Le livre retrace les pérégrinations d’Alexandre Yersin
pasteurien des premières heures, génie touche-à-tout. Cet homme peu connu du
grand public doit remercier Deville de l’au-delà de lui avoir rendu un si bel
hommage. De la peste à l’agriculture, du coca à la fabrication de vaccins, de
l’exploration de territoires encore vierges aux premiers pas des
télécommunications, Yersin est un étonnant personnage un peu misanthrope,
toujours assoiffé mais désolé que le monde perde son temps en mondanité et en
guerres.

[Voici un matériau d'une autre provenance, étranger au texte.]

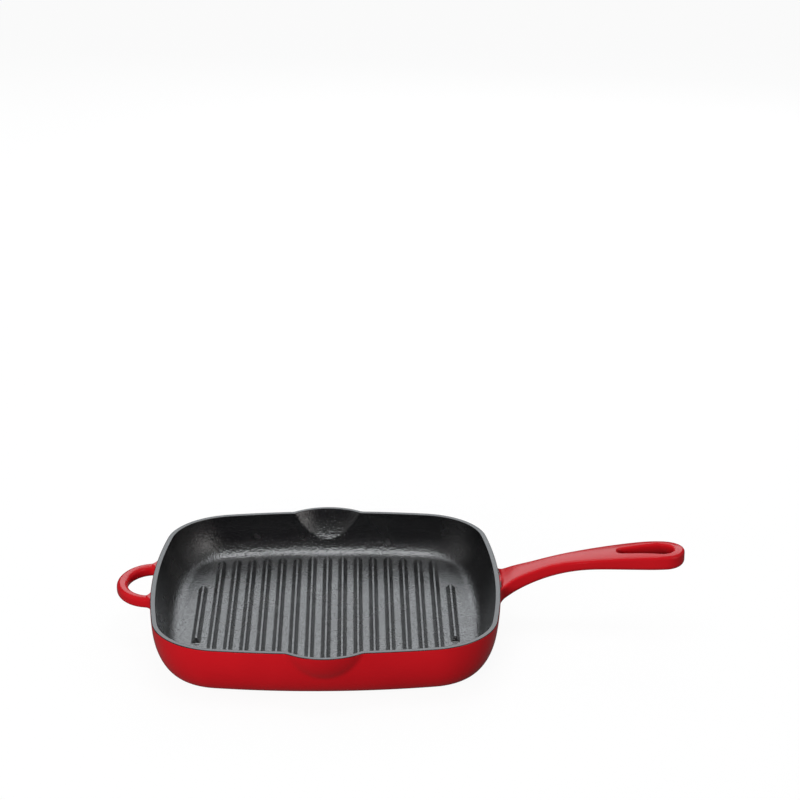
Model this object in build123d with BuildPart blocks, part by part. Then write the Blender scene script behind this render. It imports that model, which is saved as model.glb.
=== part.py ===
from build123d import *

import os
from math import atan, atan2, cos, degrees, hypot, radians, sin, sqrt

# Square grill pan: one iron casting under vitreous enamel. Millimetres, +Z up.
# The origin is the middle of the face that the pan stands on, +X points along the long handle.

# Bowl
rim_half = 130.0
pan_height = 38.0
side_bow_radius = 537.0
rim_corner_radius = 54.0
corner_tightening_share = 1.2
foot_inset = 20.7
wall = 4.0
floor_level = 7.5
floor_inset = 18.0
foot_ring_width = 8.0
foot_recess = 2.2
foot_recess_round = 1.2

# Enamel
enamel = 0.4
rim_band = 1.0
rim_round = 0.8
underside_margin = 1.0

# Pouring spouts, hollowed by a ball above the rim
spout_radius = 40.8
spout_wall = 3.5
spout_centre_inset = 29.8
spout_centre_rise = 11.5
spout_blend = 6.0
spout_edge_round = 2.0

# Grill ribs
rib_pitch = 11.9
long_ribs = 15
rib_height = 3.6
rib_base_width = 6.7
rib_crest_width = 1.4
rib_crest_round = 0.6
rib_end_margin = 4.4
short_rib_length = 98.0

# Long handle
handle_reach = 138.3
handle_root_level = 30.3
handle_rise = 24.1
handle_thickness = 11.8
handle_crown = 1.3
handle_root_half = 21.0
handle_waist_half = 9.4
handle_waist_from_rim = 38.0
handle_end_radius = 16.2
handle_top_round = 2.2
handle_under_round = 4.0
handle_root_blend = 1.0
handle_rim_clearance = 1.2
hang_hole_end_radius = 9.0
hang_hole_tip_radius = 4.6
hang_hole_length = 41.9
hang_hole_from_tip = 8.4
hang_hole_lip = 2.2

# Helper handle, a half ellipse of round-cornered bar
loop_reach = 22.4
loop_half_width = 29.1
loop_level = 32.4
loop_bar_width = 8.3
loop_bar_height = 8.4
loop_bar_round = 3.2
loop_root_blend = 3.5

# Cuts run past what they cut by this much
overrun = 4.0

# The wall's section is a quarter ellipse, drawn through these angles from the foot past the rim
wall_angles = (90, 80, 68, 55, 40, 25, 12, 0, -7)

# Along the handle, from the rim to the tip: place, rise, thickness and crown as shares of its sizes
handle_side_shares = (
    (-0.05, -0.129, 1.236, 0.05),
    (0.0, 0.0, 1.053, 0.1),
    (0.07, 0.2135, 1.026, 0.4),
    (0.145, 0.395, 0.953, 0.7),
    (0.29, 0.669, 0.866, 1.0),
    (0.43, 0.837, 0.784, 1.0),
    (0.65, 0.957, 0.928, 1.0),
    (0.86, 1.006, 1.05, 1.0),
    (1.0, 1.0, 1.0, 1.0),
    (1.1, 1.0, 1.0, 1.0),
)
# From the rim to the waist: place, and how much of the root's extra width is left
root_flare_shares = ((-0.16, 1.6), (0.0, 1.0), (0.06, 0.71), (0.16, 0.5), (0.27, 0.36), (0.53, 0.15))
# From the waist to the round end: place, and how much of the end's extra width is reached
end_flare_shares = ((0.0, 0.0), (0.26, 0.25), (0.5, 0.61), (0.74, 0.89), (1.0, 1.0))

rim_inner_half = rim_half - wall
spout_y = rim_inner_half - spout_centre_inset
spout_z = pan_height + spout_centre_rise
handle_cut_x = rim_half + spout_blend
loop_cut_x = -rim_half - loop_root_blend - rim_band
handle_plane = Plane.YZ.offset(handle_cut_x)
loop_plane = Plane.YZ.offset(loop_cut_x)
rim_plane = Plane.XY.offset(pan_height)
band_plane = Plane.XY.offset(pan_height - rim_band)


def rounded_square(half, bow_radius, corner_radius):
    """Square with bowed sides: four wide side arcs joined by four tangent corner arcs."""
    side_centre = half - bow_radius
    reach = bow_radius - corner_radius
    corner = (side_centre + sqrt(2 * reach**2 - side_centre**2)) / 2
    join = degrees(atan2(corner, corner - side_centre))
    with BuildSketch() as outline:
        with BuildLine():
            for turn in (0, 90, 180, 270):
                side = Vector(side_centre, 0).rotate(Axis.Z, turn)
                middle = Vector(corner, corner).rotate(Axis.Z, turn)
                CenterArc(side, bow_radius, turn - join, 2 * join)
                CenterArc(middle, corner_radius, turn + join, 90 - 2 * join)
        make_face()
    return outline.sketch


def bowl(rim_inset, reach, bottom, skin):
    """Bowl-shaped solid whose wall curves in to its bottom, drawn in by skin all over."""
    depth = pan_height - bottom
    with BuildPart() as blank:
        for angle in wall_angles:
            turn = radians(angle)
            outward = cos(turn) / reach
            downward = sin(turn) / depth
            slope = hypot(outward, downward)
            inset = reach * (1 - cos(turn))
            drawn_in = rim_inset + skin * outward / slope
            corner_radius = rim_corner_radius - corner_tightening_share * inset - drawn_in
            with BuildSketch(Plane.XY.offset(pan_height - depth * sin(turn) + skin * downward / slope)):
                add(rounded_square(rim_half - inset - drawn_in, side_bow_radius - inset - drawn_in, corner_radius))
        loft()
    return blank.part


def with_spouts(blank, ball_radius, blend):
    """The bowl with a ball through its front and back walls, blended where they meet."""
    with BuildPart() as shape:
        add(blank)
        with Locations((0, -spout_y, spout_z), (0, spout_y, spout_z)):
            Sphere(ball_radius)
        split(bisect_by=Plane.XY.offset(pan_height + overrun), keep=Keep.BOTTOM)
        fillet(shape.edges().filter_by(GeomType.BSPLINE).filter_by(is_spout_seam), blend)
    return shape.part


def is_spout_seam(edge):
    """True for an edge where a ball meets the wall: it dips in the middle between equal ends."""
    dip = (edge @ 0).Z - (edge @ 0.5).Z
    return dip > pan_height / 4 and abs((edge @ 0.5).X) < enamel


def outside(skin):
    """Outside of bowl and spouts, solid within, up to a little above the rim."""
    return with_spouts(bowl(0, foot_inset, 0, skin), spout_radius + spout_wall - skin, spout_blend + skin)


def hollow(skin):
    """The space inside the pan and its spouts."""
    return with_spouts(bowl(wall, floor_inset, floor_level, skin), spout_radius - skin, spout_edge_round + skin)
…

On sent Patrick Deville empathique de ce doux dingue pas si dérangé
que ça puisqu’il se construit un empire colossal à Nha Trang finançant ses
recherches grâce aux cultures et élevages qu’il développe. Peste et Choléra est
une mine d’anecdotes scientifiques et historiques sur l’Indochine, l’évolution
des moyens de transport et la formidable ébullition du monde. C’est merveilleux
de rencontrer un homme qui a fait à peu près tout ce qu’il a voulu en sachant
ne jamais s’asseoir dans le fauteuil de l’auto-satisfaction. Le style de
Deville est particulier, il est parfois insistant. Il apparait régulièrement en
fantôme du futur assidu comme s’il regrettait de n’avoir pas vécu cette époque
du tout possible jouant avec la réalité pour mieux la dévoiler. C’est
historiquement nourri d’une incroyable documentation et c’est sûrement ce qui
enlève à ce roman « le romanesque » qu’on aurait pu espérer y
trouver. On se fatigue en effet à le suivre, ce Yersin mais quand on referme le
livre, on ne peut retenir un sifflement d’admiration.